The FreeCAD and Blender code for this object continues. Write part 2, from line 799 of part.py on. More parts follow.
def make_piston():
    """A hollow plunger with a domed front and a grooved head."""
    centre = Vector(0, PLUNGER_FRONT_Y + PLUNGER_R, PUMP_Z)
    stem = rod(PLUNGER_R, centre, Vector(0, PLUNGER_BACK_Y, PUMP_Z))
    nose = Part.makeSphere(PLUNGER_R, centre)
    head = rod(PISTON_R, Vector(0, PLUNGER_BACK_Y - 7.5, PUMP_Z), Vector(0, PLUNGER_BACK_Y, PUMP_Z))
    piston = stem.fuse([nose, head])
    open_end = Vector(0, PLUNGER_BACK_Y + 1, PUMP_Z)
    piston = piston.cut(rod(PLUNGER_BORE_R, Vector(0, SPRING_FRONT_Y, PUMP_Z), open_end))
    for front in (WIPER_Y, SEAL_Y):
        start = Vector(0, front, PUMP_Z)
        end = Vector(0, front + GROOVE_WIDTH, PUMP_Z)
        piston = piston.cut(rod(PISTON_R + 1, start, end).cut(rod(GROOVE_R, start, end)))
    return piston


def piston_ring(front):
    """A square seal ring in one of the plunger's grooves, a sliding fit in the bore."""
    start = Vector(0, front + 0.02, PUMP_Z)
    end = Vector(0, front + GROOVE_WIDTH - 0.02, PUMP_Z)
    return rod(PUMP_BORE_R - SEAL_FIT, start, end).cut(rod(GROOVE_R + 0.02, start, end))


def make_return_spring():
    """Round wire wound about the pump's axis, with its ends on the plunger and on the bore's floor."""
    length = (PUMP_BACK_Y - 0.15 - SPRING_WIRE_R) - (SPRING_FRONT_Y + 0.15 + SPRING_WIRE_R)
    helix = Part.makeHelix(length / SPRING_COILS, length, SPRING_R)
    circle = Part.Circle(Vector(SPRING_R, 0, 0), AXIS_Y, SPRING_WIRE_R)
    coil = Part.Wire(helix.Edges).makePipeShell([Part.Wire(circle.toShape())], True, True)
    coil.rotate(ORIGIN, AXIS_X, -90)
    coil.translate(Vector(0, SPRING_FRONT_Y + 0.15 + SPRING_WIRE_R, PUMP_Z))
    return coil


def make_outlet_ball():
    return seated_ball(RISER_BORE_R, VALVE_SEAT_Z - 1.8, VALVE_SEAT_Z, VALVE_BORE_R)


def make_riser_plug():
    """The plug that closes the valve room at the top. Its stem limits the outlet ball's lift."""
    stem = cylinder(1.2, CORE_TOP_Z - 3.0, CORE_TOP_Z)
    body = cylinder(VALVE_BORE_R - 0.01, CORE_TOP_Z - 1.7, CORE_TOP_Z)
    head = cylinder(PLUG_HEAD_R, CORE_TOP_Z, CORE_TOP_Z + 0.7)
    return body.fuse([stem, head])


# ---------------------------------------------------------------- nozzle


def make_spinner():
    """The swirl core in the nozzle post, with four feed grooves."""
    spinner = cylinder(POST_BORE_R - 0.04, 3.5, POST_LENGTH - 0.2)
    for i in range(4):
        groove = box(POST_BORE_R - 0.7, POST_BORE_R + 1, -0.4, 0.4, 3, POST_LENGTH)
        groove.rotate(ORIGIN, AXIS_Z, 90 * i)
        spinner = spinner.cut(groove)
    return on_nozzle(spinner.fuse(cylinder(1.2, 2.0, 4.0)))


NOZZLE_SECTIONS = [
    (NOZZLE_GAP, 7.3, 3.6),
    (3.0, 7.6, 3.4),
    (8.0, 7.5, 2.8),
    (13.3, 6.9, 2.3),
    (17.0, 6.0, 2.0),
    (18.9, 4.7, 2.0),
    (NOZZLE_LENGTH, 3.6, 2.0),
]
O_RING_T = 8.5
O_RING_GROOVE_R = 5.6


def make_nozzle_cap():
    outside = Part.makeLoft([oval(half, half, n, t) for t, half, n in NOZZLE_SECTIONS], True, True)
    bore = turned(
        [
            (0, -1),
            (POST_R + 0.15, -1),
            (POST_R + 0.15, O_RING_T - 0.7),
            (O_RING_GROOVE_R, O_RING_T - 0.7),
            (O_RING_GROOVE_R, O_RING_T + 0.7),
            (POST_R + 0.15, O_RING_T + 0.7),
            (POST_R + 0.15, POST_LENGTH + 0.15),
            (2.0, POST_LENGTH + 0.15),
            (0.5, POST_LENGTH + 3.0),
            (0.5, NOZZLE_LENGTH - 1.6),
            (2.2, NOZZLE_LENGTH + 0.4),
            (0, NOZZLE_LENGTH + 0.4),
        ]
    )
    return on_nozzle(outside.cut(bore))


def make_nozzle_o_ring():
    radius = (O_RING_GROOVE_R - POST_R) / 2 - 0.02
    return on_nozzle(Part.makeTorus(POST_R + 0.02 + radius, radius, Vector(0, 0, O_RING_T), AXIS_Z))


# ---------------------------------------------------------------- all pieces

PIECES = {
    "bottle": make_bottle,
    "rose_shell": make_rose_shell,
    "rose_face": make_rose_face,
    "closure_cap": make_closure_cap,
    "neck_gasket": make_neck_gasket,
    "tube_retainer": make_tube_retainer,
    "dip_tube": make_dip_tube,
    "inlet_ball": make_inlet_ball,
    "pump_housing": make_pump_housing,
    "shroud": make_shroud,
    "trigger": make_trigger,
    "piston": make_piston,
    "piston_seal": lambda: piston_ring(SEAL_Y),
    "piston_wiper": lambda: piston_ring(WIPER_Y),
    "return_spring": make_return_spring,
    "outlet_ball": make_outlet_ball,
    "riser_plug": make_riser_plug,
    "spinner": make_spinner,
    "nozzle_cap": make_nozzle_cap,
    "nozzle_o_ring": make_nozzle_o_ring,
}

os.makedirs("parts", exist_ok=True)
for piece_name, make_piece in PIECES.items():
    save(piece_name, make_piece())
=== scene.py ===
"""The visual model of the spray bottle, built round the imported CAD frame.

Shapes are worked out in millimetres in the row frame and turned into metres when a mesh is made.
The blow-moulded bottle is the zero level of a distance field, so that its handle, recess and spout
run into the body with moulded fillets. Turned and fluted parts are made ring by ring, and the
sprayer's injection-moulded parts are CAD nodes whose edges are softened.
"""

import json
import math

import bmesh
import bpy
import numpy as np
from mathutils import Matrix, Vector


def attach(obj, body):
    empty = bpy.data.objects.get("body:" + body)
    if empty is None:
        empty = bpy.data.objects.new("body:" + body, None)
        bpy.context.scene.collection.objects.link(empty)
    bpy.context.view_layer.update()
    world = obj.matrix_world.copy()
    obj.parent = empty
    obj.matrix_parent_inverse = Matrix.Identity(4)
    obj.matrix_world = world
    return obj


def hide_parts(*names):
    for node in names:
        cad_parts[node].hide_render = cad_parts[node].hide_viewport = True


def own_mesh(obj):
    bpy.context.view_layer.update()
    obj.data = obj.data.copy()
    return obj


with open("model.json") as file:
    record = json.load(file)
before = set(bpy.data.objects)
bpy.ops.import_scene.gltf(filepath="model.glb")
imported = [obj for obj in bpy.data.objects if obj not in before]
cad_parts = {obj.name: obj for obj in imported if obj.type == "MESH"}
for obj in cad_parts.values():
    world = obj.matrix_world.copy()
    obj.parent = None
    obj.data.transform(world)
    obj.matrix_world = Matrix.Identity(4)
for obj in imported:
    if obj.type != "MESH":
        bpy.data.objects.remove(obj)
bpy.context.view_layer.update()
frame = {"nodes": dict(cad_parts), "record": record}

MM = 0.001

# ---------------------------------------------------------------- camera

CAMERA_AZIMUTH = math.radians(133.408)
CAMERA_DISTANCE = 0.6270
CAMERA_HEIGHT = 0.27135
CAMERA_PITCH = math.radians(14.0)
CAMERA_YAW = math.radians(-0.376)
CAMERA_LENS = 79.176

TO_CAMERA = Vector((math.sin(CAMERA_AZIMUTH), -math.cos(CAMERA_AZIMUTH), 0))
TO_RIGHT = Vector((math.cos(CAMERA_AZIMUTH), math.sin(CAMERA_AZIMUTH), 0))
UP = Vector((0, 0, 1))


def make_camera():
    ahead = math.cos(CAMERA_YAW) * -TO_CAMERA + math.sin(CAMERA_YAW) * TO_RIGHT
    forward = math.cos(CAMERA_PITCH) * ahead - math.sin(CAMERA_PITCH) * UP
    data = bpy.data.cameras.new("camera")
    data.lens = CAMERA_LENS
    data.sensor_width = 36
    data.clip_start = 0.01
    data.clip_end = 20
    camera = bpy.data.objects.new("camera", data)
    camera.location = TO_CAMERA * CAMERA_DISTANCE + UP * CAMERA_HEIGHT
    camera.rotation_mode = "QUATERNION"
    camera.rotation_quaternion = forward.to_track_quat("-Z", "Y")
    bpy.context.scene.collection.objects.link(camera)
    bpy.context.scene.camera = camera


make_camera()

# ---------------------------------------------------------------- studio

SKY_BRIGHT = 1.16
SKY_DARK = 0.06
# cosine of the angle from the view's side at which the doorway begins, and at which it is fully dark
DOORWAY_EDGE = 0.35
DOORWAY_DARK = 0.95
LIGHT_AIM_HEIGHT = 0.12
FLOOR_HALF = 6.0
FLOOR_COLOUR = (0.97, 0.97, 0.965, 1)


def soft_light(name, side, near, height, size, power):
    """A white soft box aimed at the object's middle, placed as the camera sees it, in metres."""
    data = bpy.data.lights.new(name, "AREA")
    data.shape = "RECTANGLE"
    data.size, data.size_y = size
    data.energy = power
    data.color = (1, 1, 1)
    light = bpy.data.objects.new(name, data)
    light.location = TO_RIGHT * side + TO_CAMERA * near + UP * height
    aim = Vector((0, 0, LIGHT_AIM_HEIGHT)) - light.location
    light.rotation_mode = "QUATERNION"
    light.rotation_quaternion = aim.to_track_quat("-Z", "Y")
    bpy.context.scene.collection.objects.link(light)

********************

§ **Aim of the exercise**:
Retype exactly what runs from the line containing "return on_nozzle(Part.makeTorus(POST_R +" through the line containing "cad_parts[node].hide_render = cad_parts[node].hide_viewport", both lines included, and stop there.

§ **Answer to the exercise**:
    return on_nozzle(Part.makeTorus(POST_R + 0.02 + radius, radius, Vector(0, 0, O_RING_T), AXIS_Z))


# ---------------------------------------------------------------- all pieces

PIECES = {
    "bottle": make_bottle,
    "rose_shell": make_rose_shell,
    "rose_face": make_rose_face,
    "closure_cap": make_closure_cap,
    "neck_gasket": make_neck_gasket,
    "tube_retainer": make_tube_retainer,
    "dip_tube": make_dip_tube,
    "inlet_ball": make_inlet_ball,
    "pump_housing": make_pump_housing,
    "shroud": make_shroud,
    "trigger": make_trigger,
    "piston": make_piston,
    "piston_seal": lambda: piston_ring(SEAL_Y),
    "piston_wiper": lambda: piston_ring(WIPER_Y),
    "return_spring": make_return_spring,
    "outlet_ball": make_outlet_ball,
    "riser_plug": make_riser_plug,
    "spinner": make_spinner,
    "nozzle_cap": make_nozzle_cap,
    "nozzle_o_ring": make_nozzle_o_ring,
}

os.makedirs("parts", exist_ok=True)
for piece_name, make_piece in PIECES.items():
    save(piece_name, make_piece())
=== scene.py ===
"""The visual model of the spray bottle, built round the imported CAD frame.

Shapes are worked out in millimetres in the row frame and turned into metres when a mesh is made.
The blow-moulded bottle is the zero level of a distance field, so that its handle, recess and spout
run into the body with moulded fillets. Turned and fluted parts are made ring by ring, and the
sprayer's injection-moulded parts are CAD nodes whose edges are softened.
"""

import json
import math

import bmesh
import bpy
import numpy as np
from mathutils import Matrix, Vector


def attach(obj, body):
    empty = bpy.data.objects.get("body:" + body)
    if empty is None:
        empty = bpy.data.objects.new("body:" + body, None)
        bpy.context.scene.collection.objects.link(empty)
    bpy.context.view_layer.update()
    world = obj.matrix_world.copy()
    obj.parent = empty
    obj.matrix_parent_inverse = Matrix.Identity(4)
    obj.matrix_world = world
    return obj


def hide_parts(*names):
    for node in names:
        cad_parts[node].hide_render = cad_parts[node].hide_viewport = True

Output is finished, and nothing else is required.